Well, only a bit because culture vultures can swoop where they choose. A Manchester United fan, until some final moment of brutal resignation and perhaps severance, is stuck with his team and his memories and his suddenly aborted dream.

So it follows naturally that if talk of violence against Glazer or members of his family is wild and unlawful and utterly reprehensible - and even more misguided than noises from the same quarter which advocated disruption of the Cheltenham Festival when John Magnier and JP McManus were seen as the greatest evil - the extent of the gut anger is inevitable.

What does seem a little strange, when you step back from the battleground and consider the central point of all the angst, is how this rage so quickly transfers from one hate figure to another. Why is it not more identifiable as slow-burning distaste - not so much at the perils of the present but the deep and now unbreakable betrayals of the past?

First, as was pointed out by a student of Old Trafford's labyrinthine affairs yesterday, it was Sir Matt Busby who introduced the man who had made his fortune in animal bloodstock, the wholesale butcher Louis Edwards, who begat a son, Martin Edwards, who begat his own burning ambition to go plc and cream off many millions.

Then it was Sir Alex Ferguson who led his then friends Magnier and McManus, horse traders of brilliant and ruthless accomplishment, into the citadel, from where they now stand to make roughly pounds 90m by selling out to the American invader.

No blame here attaches to the knights who no doubt will always shine in the United armoury of past achievement; Busby, who got such pitiful reward for giving the club its ultimate meaning, and Ferguson, who carried United from the desperate vulnerability of acceptance of a bid of slightly more than pounds 10m from the enterprising but crucially ill-funded Michael Knighton to a great sports empire worth nearly a billion, were obliged to find allies where they could.

Setting the operating terms of the club was something never within their powers, and surely it is here that the true indignation of the United fan properly resides.

He should remember how it was when first Martin Edwards, then the new chief executive Peter Kenyon, delivered lectures on the financial limitations of United. Edwards said the suited and booted members of the plc board were really as passionate about United as any inhabitant of the Stretford End, and that the board's decision to decline the wage demands of superstars was simply part of sound club policy.

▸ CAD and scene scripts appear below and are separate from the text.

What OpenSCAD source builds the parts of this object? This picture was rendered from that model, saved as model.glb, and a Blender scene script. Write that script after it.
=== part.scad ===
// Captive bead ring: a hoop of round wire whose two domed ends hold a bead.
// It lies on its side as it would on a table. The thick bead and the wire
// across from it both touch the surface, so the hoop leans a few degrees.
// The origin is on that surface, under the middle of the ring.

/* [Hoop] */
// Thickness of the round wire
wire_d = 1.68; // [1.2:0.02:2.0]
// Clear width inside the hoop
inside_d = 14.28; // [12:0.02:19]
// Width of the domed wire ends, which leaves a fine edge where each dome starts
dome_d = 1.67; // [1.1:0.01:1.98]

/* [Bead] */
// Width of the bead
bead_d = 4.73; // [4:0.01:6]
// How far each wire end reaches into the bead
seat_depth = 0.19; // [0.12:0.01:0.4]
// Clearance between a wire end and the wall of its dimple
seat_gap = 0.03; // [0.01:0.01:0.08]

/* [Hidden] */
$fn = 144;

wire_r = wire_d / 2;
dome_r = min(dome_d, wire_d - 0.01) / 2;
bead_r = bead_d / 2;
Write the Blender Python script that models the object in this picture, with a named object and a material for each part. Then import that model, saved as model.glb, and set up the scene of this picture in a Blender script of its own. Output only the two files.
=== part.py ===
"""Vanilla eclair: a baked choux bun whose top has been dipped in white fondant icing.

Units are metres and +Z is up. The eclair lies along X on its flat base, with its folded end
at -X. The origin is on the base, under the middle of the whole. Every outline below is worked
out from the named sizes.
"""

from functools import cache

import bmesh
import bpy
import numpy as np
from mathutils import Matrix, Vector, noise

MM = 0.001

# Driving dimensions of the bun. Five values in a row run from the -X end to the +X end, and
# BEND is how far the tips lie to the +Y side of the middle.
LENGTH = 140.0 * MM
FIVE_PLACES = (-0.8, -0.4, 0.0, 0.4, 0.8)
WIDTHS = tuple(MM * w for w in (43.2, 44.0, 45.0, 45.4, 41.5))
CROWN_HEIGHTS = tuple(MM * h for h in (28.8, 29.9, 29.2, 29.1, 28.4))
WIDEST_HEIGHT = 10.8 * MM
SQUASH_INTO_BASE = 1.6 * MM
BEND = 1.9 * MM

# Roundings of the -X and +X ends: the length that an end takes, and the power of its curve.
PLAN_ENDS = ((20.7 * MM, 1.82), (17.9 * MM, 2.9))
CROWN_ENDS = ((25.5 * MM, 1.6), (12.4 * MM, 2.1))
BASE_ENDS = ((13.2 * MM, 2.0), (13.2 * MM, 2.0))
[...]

Kenyon cautioned David Beckham against excessive contract expectations despite the fact that his celebrity and selling power had spectacularly covered the cost of his salary down all the years since he had signed, relatively speaking, for free.

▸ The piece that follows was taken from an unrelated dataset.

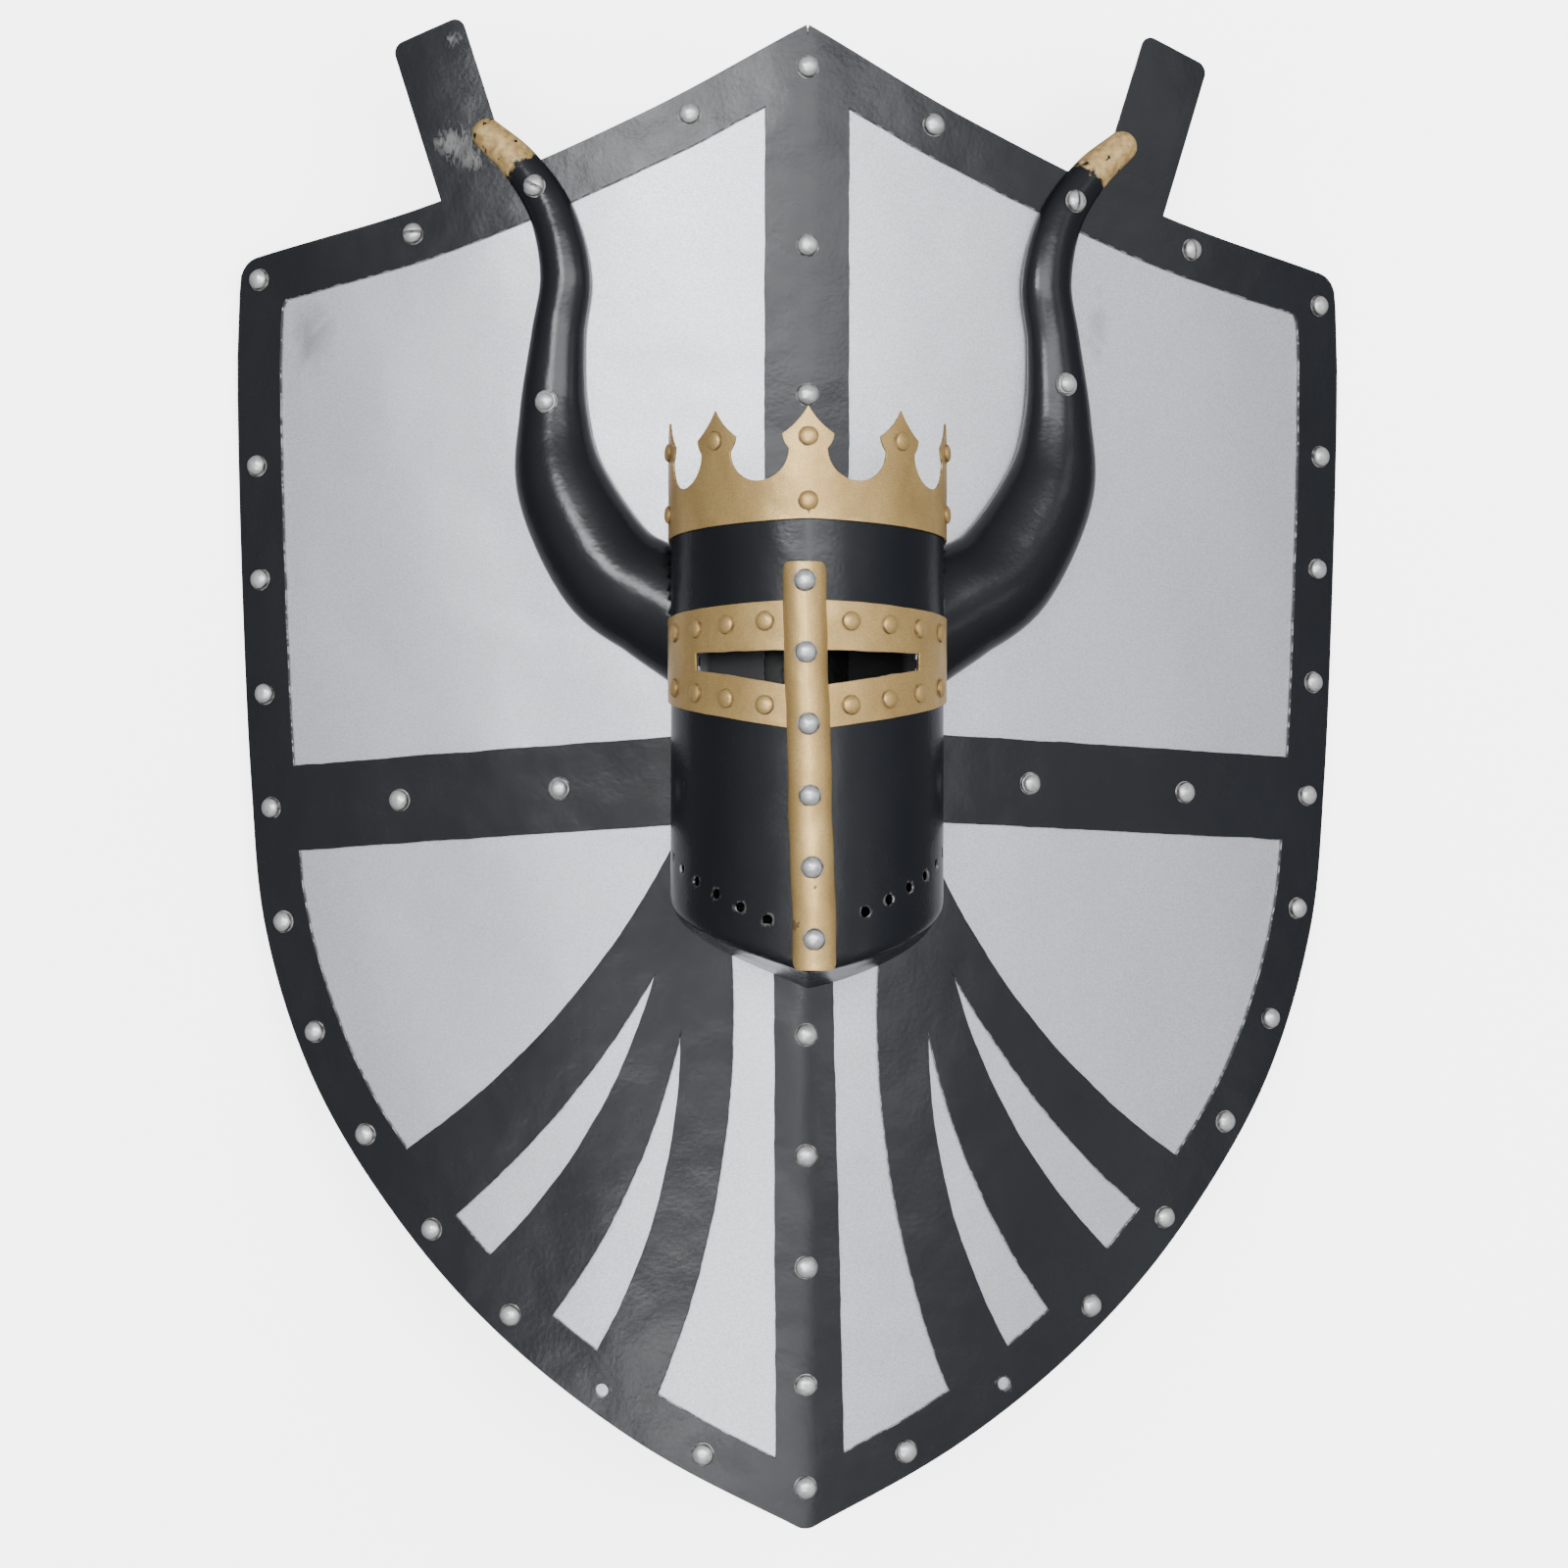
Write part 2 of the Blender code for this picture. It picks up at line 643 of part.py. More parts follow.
def build_sheets(parts, cutters):
    spots, empty = shield_rivet_spots()
    through = list(spots.values())
    for side in SIDES:
        through += [(along, height) for along, height, lift in horn_rivet_spots(side)]
    shank = hole_radius(SHANK_DIAMETER)
    low, high = -FAR / 10, FAR / 10
    pins = pegs("rivet_holes", upright(through), shank, low, high, HOLE_SIDES, cutters)
    radius = EMPTY_HOLE_DIAMETER / 2
    bare = pegs("empty_holes", upright(empty), radius, low, high, EMPTY_HOLE_SIDES, cutters)

    frame = plate("front_frame", [frame_outline(tabs=True)], -FRAME_SHEET, 0, parts)
    for cutter in (window_cutter(cutters), slot_cutter(cutters), pins, bare):
        combine(frame, cutter, "DIFFERENCE")
    dressed(rolled(baked(frame), SHIELD), "black_paint", parts)

    top = -FRAME_SHEET - GAP
    back = plate("back_sheet", [inner_outline(BACK_INSET)], top - BACK_SHEET, top, parts)
    corner = plate("back_corners", [frame_outline(tabs=False)], low, high, cutters)
    combine(back, corner, "INTERSECT")
    combine(back, pins, "DIFFERENCE")
    dressed(rolled(baked(back), SHIELD), "silver_paint", parts)

    stack = FRAME_SHEET + GAP + BACK_SHEET
    length = GAP + stack + TAIL_PROUD
    for name, (along, height) in spots.items():
        seat = SHIELD.seat(along, height, GAP)
        rivet(name, seat, HEAD_DIAMETER, HEAD_HEIGHT, SHANK_DIAMETER, length, parts)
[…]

Richest of all was Edwards' off-handed referral of contract demands by Ferguson, the creator of the wealth, to the plc's financial sub-committee. Here we saw the inevitable drift, the curtailment of any illusion that the club had any life beyond the demands of businessmen.

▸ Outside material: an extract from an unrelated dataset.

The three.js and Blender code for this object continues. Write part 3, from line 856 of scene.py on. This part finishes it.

It is the scandal, the outrage of today's football, that men such as Glazer are able to see United as nothing more, or less, than a plain and simple cash cow, another trailer park or plastic factory.

Does he know anything of Munich, of how it was before that rising from the bomb site of Trafford, and how it could be that a kid from Collyhurst, Nobby Stiles, signed for free when his parents had been offered pounds 3,000 by Bolton Wanderers - at a time when they had to pass on the pleasure of reading their evening paper because they owed the newsagent on the other side of the Rochdale Road the vast sum of pounds 2.50? Probably not, and why would he? Glazer, as critics of his reign at Tampa Bay Buccaneers are quick to point out, is in it for money, not any tingle of the blood, and this surely is his time - the age of football as, above all else, a commodity.

Here are some words from 40 years ago which read so hauntingly now: "Red city buses have deposited them in droves on the other side of the road and crawl back in the rain to the centre of Nottingham for more passengers. There will be more and more. We are almost on the other side of the bridge now, and a crowd of United supports begin to chant, `Denis Law, Denis Law...' Law the genius. Law makes a crowd move faster, so do Manchester United. We bump into each other on the bridge, sometimes breaking into a run, mackintoshes flapping, women giggling; disorder taking over."

John Moynihan wrote that in his forever warming book Soccer Syndrome. What could he write of today? Not giggling or joy, but that anger and uncertainty of the heirs to that crowd crossing the Trent.

Malcolm Glazer fills them with dread. He is today's villain, but if he passes from sight, which is looking increasingly unlikely, there will another, and then still another. This is where the horror and the sorrow properly belong.